Ralston, J. ; Wong, S, ; Aimone, J. ; Rentschler, L.; North, C. (2019) Type I and Type II Error: An Experimental Analysis of Individual Tolerances to Error Types

Differential tolerance of type I and type II errors could presumably lead to differences in cost benefit analyses. Such differences could explain divides in economic and social policy positions between individuals and differences arising in the structure of institutions over time. For instance, the United States criminal justice system is based upon a presumption of innocence until proven guilty suggesting early policies were aimed at preventing false convictions of truly innocent people. However, more recent systems handling immigration, customs, and airline travel often have security procedures in place presuming malevolence until travelers pass screenings, suggesting policies have recently been adopted to prevent falsely clearing truly guilty people. In this study we provide a novel experimental procedure for eliciting individual participants’ tolerance of type I and type II error. In our results we pay particular attention to differences in type I/II error tolerances that arise along gender, political, and religious lines.

Ralston, J. ; Aimone, J. ; Ball, S. ; Smith, A. (2019) Cognitive Bandwith, Poverty, and Habit formation

We propose to study the effects of cognitive constraints and poverty on habit formation in a behavioral experiment. Laboratory experiments are ideal for such a study as they allow us to control and exogenously manipulate cognitive load which is infeasible out of the laboratory. Habit formation has important implications for the economics of poverty, macroeconomics, and behavioral economics. Participants engage in a modified life-cycle task, well studied in the experimental macroeconomics literature, while also performing a secondary task which vies for the attention of the participant. Our design allows us to identify deviations from the optimal strategy and to measure the planning horizon of individual subjects. This is important for understanding habit formation because the model implies that increased myopia is correlated with habit reliance and deviations from optimal choices. In our first set of treatments, cognitive load will be exogenously manipulated using a standard task that requires participants to memorize short or long digit sequences during the experiment (Deck & Jahedi, 2015; Allred, Duffy, & Smith, 2016, Ralston, 2019). This allows us to explore which habitual choices are the result of rational economic decision making and which are a consequence of heuristic decision making. In our second set of treatments, we will vary the total lifetime income the partipants receive while holding the other parameters of the first set of treatments constant. This allows us to mimic economic conditions that are more prevalent in poorer sectors of society (Hardy & Ziliak, 2012), conditions where more cognitive bandwidth would be most beneficial. Overall, our design allows for clean testing of our hypotheses that cognitive load increases rate of habit formation and length of reliance, decreases total welfare, and increases myopia. We expect decreased income stream levels will serve to exacerbate each of these effects.
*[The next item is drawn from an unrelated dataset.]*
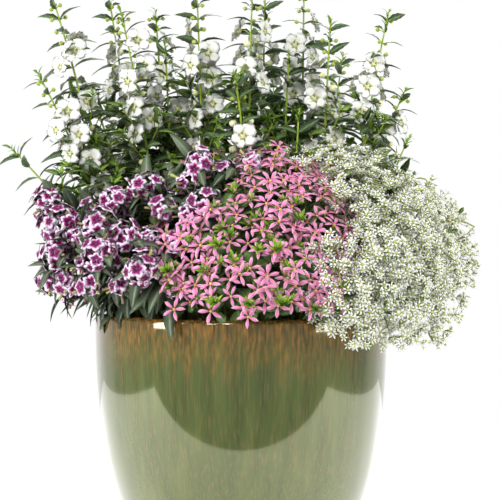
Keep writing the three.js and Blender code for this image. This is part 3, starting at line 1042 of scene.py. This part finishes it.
# ---- Fan flower stems, leaves and tufts ----
# Low, branching stems make a mound over the front of the rim. Toothed, spoon-shaped leaves fill it, and
# many branches end in a tuft of narrow young leaves.
fan_nodes = nodes_named("fan_flower_stem")
fan_paths = [low_path(n, 0.5, 0.8, 0.052, 0.006) for n in fan_nodes]
fan_tips = [path[2] for path in fan_paths]
fan_routes, fan_leaves, fan_tufts, fan_flowers = [], [], [], []
chance = random.Random(47)
MOUND_MIDDLE = Vector((0.02, -0.055, POT_HEIGHT + 0.022))


def tuft(at, way, size):
    """A rosette of narrow young leaves at a branch's end."""
    axis = way.normalized()
    first = axis.orthogonal().normalized()
    second = axis.cross(first)
    for k in range(11):
        out = axis + (first * math.cos(k * 2.4) + second * math.sin(k * 2.4)) * (0.25 + 0.09 * k)
        spot = pose(at - axis * 0.003, out, axis, size * chance.uniform(0.75, 1.15))
        fan_tufts.append((spot, chance.random()))


def fan_flower_at(spot, out):
    """A flower on a short stalk, turned out of the mound and towards the light."""
    facing = (out + Vector((0, -0.3, 0.15)) + scatter(0.4)).normalized()
    up = UPWARD + Vector((chance.uniform(-1, 1), 0, 0))
    up -= facing * up.dot(facing)
    fan_flowers.append((pose(spot, up, facing, chance.uniform(0.026, 0.032)), chance.random()))


for path in fan_paths:
    fan_routes.append(([point_on(path, k / 14) for k in range(15)], 0.0022, 0.0012))
inner = mound_sites(fan_tips, MOUND_MIDDLE, 0.021, (0.5, 0.86), 1400, POT_HEIGHT + 0.008)
outer = mound_sites(fan_tips, MOUND_MIDDLE, 0.0136, (0.9, 1.0), 3400, POT_HEIGHT + 0.012)
outer = [site for site in outer if all((site - head).length > 0.026 for head in heads[-5:])]
for start, end in forks_to(inner + outer, fan_paths, 0.35):
    out = (end - MOUND_MIDDLE).normalized()
    fan_routes.append(twig(start, end, 0.0012, 0.0008))
    if end in outer:
        fan_flower_at(end + out * 0.004, out)
        if chance.random() < 0.25:
            extra = end + scatter(0.012) + out * 0.008
            fan_routes.append(twig(end, extra, 0.0008, 0.0006))
            fan_flower_at(extra, out)
        if chance.random() < 0.3:
            tuft(end + scatter(0.008) + out * 0.006, out + UPWARD * 0.4 + scatter(0.3),
                 chance.uniform(0.011, 0.017))
        if chance.random() < 0.5:
            spot = pose(end - out * 0.008, scatter(1) - UPWARD * 0.3, out, chance.uniform(0.018, 0.028))
            fan_leaves.append((spot, chance.random()))
    else:
        for k in range(5):
            way = scatter(1) + out * 0.25 - UPWARD * 0.2
            facing = out + UPWARD * 0.4 + scatter(0.2)
            spot = pose(start.lerp(end, 0.25 * k), way, facing, chance.uniform(0.022, 0.036))
            fan_leaves.append((spot, chance.random()))

fan_stem_material = mottled_material("fan_flower_stem", (0.06, 0.1, 0.02), (0.2, 0.26, 0.06), 60, 0.5)
finished(stalks("fan_flower_stems", fan_routes), "fan_flower_stems", fan_stem_material,
         fan_nodes)


def spoon(width, teeth):
    """A spoon-shaped outline with a few coarse teeth round its end."""

    def half_width(t):
        body = math.sin(math.pi * min(t, 1) ** 1.9) ** 0.7 if 0 < t < 1 else 0
        tooth = 1 + (teeth if round(t * 10) % 2 else -teeth) * (t > 0.35)
        return max(width / 2 * body * tooth, 0.03 * (1 - t)) + 0.004

    return half_width


fan_leaf_material = leaf_material("fan_flower_leaf", (0.03, 0.065, 0.014), (0.12, 0.21, 0.05),
                                  (0.16, 0.26, 0.07))
leaf = blade("spoon_leaf", spoon(0.55, 0.09), 8, fold=0.22, arch=0.25, thickness=0.03)
placed_copies("fan_flower_leaves", leaf, fan_leaves, fan_leaf_material)


def tuft_material():
    """Young leaves: lime green that turns red brown at the points."""
    material, shader = new_material("fan_flower_tuft", 0.45, 0.4)
    lime = tinted(material, (0.09, 0.2, 0.012), (0.33, 0.52, 0.04), 120)
    points = ranged(material, across_and_along(material)[1], 0.82, 1.0, 0.0, 0.75)
    color = mixed(material, points, lime.outputs["Color"], (0.26, 0.08, 0.02))
    feed(material, color, shader.inputs["Base Color"])
    relief(material, shader, lime.outputs["Height"], 0.2, 0.0003)
    return material


leaf = blade("tuft_leaf", lance(0.26, 0.45), 3, fold=0.4, arch=0.1, thickness=0.03)
placed_copies("fan_flower_tufts", leaf, fan_tufts, tuft_material())


# ---- Fan flowers ----
# One tube, split along its back, opens into five narrow pointed petals spread like a hand. They are pink,
# paler at the edges and darker along the middle, round a yellow throat.
def fan_petal_material():
    material, shader = new_material("pink_petal", 0.5, 0.3)
    across, along = across_and_along(material)
    pinks = ramped(material, along, [(0.0, (0.75, 0.58, 0.06)), (0.07, (0.75, 0.55, 0.12)),
                                     (0.14, (0.64, 0.09, 0.27)), (0.5, (0.84, 0.24, 0.47)),
                                     (1.0, (0.9, 0.42, 0.63))])
    off = off_midrib(material, across)
    paler = mixed(material, ranged(material, off, 0.12, 0.5, 0.0, 0.7), pinks, (0.93, 0.6, 0.75))
    mottle = tinted(material, (0.86, 0.8, 0.84), (1, 1, 1), 90).outputs["Color"]
    feed(material, mixed(material, 1.0, paler, mottle, "MULTIPLY"), shader.inputs["Base Color"])
    relief(material, shader, off, 0.3, 0.0004)
    glowing(shader, 0.2, (0.003, 0.001, 0.0015))
    return material


def fan_flower():
    petals = []
    for degrees in (-150, -78, -8, 62, 132):
        petal = blade("petal", lance(0.3, 0.6), 5, 2, fold=0.45, arch=0.26, thickness=0.04)
        petals.append((petal, math.radians(degrees), 0.5))
    face = ring_of_petals("fan_face", petals, 0.015, math.radians(14))
    return joined("fan_flower", [face, tube(6, 0.02, 0.055, 0.24, -0.1, 0.05)])


placed_copies("fan_flowers", fan_flower(), fan_flowers, fan_petal_material())


# ---- Spurge stems and leaves ----
# Wiry stems fork again and again and run out past the rim, with a pair of small leaves at some of the
# forks and a flower at every end.
spurge_nodes = nodes_named("spurge_stem")
spurge_paths = [low_path(n, 0.55, 0.55, 0.106) for n in spurge_nodes]
spurge_routes, spurge_leaves, spurge_flowers = [], [], []
chance = random.Random(59)
CLOUD_MIDDLE = Vector((0.13, -0.05, POT_HEIGHT + 0.04))

for path in spurge_paths:
    spurge_routes.append(([point_on(path, k / 14) for k in range(15)], 0.0018, 0.0009))
forks = mound_sites([path[2] for path in spurge_paths], CLOUD_MIDDLE, 0.0122, (0.58, 0.99), 6500, 0)
for start, end in forks_to(forks, spurge_paths, 0.3):
    out = (end - CLOUD_MIDDLE).normalized()
    spurge_routes.append(twig(start, end, 0.0006, 0.0004))
    for _ in range(5):
        spot = end + (out * 0.7 + scatter(1)).normalized() * chance.uniform(0.005, 0.012)
        spurge_routes.append(([end, spot], 0.0003, 0.0003))
        facing = out * 0.9 + Vector((0, -0.35, 0.3)) + scatter(0.45)
        flower = pose(spot, facing.orthogonal(), facing, chance.uniform(0.0095, 0.013))
        spurge_flowers.append((flower, chance.uniform(0.4, 1)))
    if chance.random() < 0.5:
        side = scatter(1)
        for way in (side, -side):
            spot = pose(end, way + out * 0.5, UPWARD + out, chance.uniform(0.009, 0.016))
            spurge_leaves.append((spot, chance.random()))

spurge_stem_material = mottled_material("spurge_stem", (0.2, 0.22, 0.06), (0.42, 0.45, 0.14), 60, 0.5)
finished(stalks("spurge_stems", spurge_routes, 0), "spurge_stems", spurge_stem_material,
         spurge_nodes)
spurge_leaf_material = leaf_material("spurge_leaf", (0.05, 0.1, 0.02), (0.18, 0.28, 0.06), (0.24, 0.34, 0.1))
leaf = blade("spurge_leaf", lance(0.36, 0.5), 4, fold=0.2, arch=0.15, thickness=0.025)
placed_copies("spurge_leaves", leaf, spurge_leaves, spurge_leaf_material)


# ---- Spurge flowers ----
# What look like petals are white bracts, four or five round a tiny lime green cup of florets.
def bract_ring():
    bracts = []
    for k in range(5):
        bract = blade("bract", lance(0.44, 0.6), 2, 2, fold=0.25, arch=0.05, thickness=0.06)
        bracts.append((bract, 2 * math.pi * k / 5, 0.5))
    return ring_of_petals("bracts", bracts, 0.06, math.radians(24))


bract_material = petal_material("white_bract", [(0.0, (0.6, 0.68, 0.25)), (0.2, (0.92, 0.94, 0.84)),
                                                (1.0, (0.98, 0.98, 0.97))], glow=0.15)
placed_copies("spurge_bracts", bract_ring(), spurge_flowers, bract_material)
bpy.ops.object.select_all(action="DESELECT")
bpy.ops.mesh.primitive_cone_add(vertices=4, radius1=0.07, radius2=0.13, depth=0.2, location=(0, 0, 0.04),
                                calc_uvs=True)
cup = bpy.context.object
cup.data.transform(Matrix.Translation((0, 0, 0.04)))
cup.location = (0, 0, 0)
cup_material = mottled_material("spurge_cup", (0.28, 0.34, 0.03), (0.55, 0.6, 0.1), 200, 0.5)
placed_copies("spurge_cups", cup, spurge_flowers, cup_material)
Short, A. ; Ralston, J. ; Aimone, J. ; Rentschler, L. ; North, C. (2019) Dynamics of Public Goods Contributions Under Probabilistic Punishment:

We use a set of experimental voluntary contribution mechanism (VCM) games in the style of Masclet et al. 2003 to study the effect of costly probabilistic punishment on contribution amounts. We study how punishment and contributions amounts evolve over finitely repeated games and how these patterns vary depending on how likely it is for punishment to be effective. We use a Fischbacher et al. 2001 typing procedure to examine correlations between contribution type (e.g. altruist, conditional cooperator, etc.) and retaliatory punishment behavior. Our study sheds light on how costly probabilistic punishment shapes cooperation in a group setting.

Short, A. ; Ralston, J. ; Aimone, J. ; Rentschler, L. ; North, C. (2019) Plotting Prevenge: Punishment Strategies in a Public Goods Environment

We use a set of experimental voluntary contribution mechanism (VCM) games to study the effect of costly probabilistic punishment on contribution amounts. Our primary treatment variables allow us to vary probabilities of punishment, information regarding the contributions of group members, and the occurrence of type I errors being made. Our methods and rich data set allow for a detailed typing procedure using punishment participant punishment strategies, which can evolve according to different informational treatments and punishment conditions. We also use a Fischbacher et al. 2001 typing procedure to examine correlations between contribution type (e.g. altruist, conditional cooperator, etc.) and punishment type.

Ralston, J. (2016) Debt Aversion and the Impact of Natural Borrowing Constraints: Evidence from an Experiment

Consumption theory states that if total lifecycle income remains constant, consumption will be flat regardless of whether the income profile is upward or downward sloping. However, in experimental literature deviations from optimal consumption are larger in lifecycles with upward sloping income profiles than downward. This has come to be referred to as ``debt aversion''. Through use of increasing and decreasing income profiles with the same expected total income and same expected total life time utility in a treatment, consumption behavior under borrowing and saving regimes are able to be compared directly. In the experiment, we allow for lengthening of the lifecycle and adding of borrowing constraints. It is found that there are modest reductions in deviations from optimal behavior when in the presence of a borrowing constraint, and that its effects are largest in the longer of the two lifecycle types. This indicates that loss aversion and risk aversion are alleviated by borrowing constraints.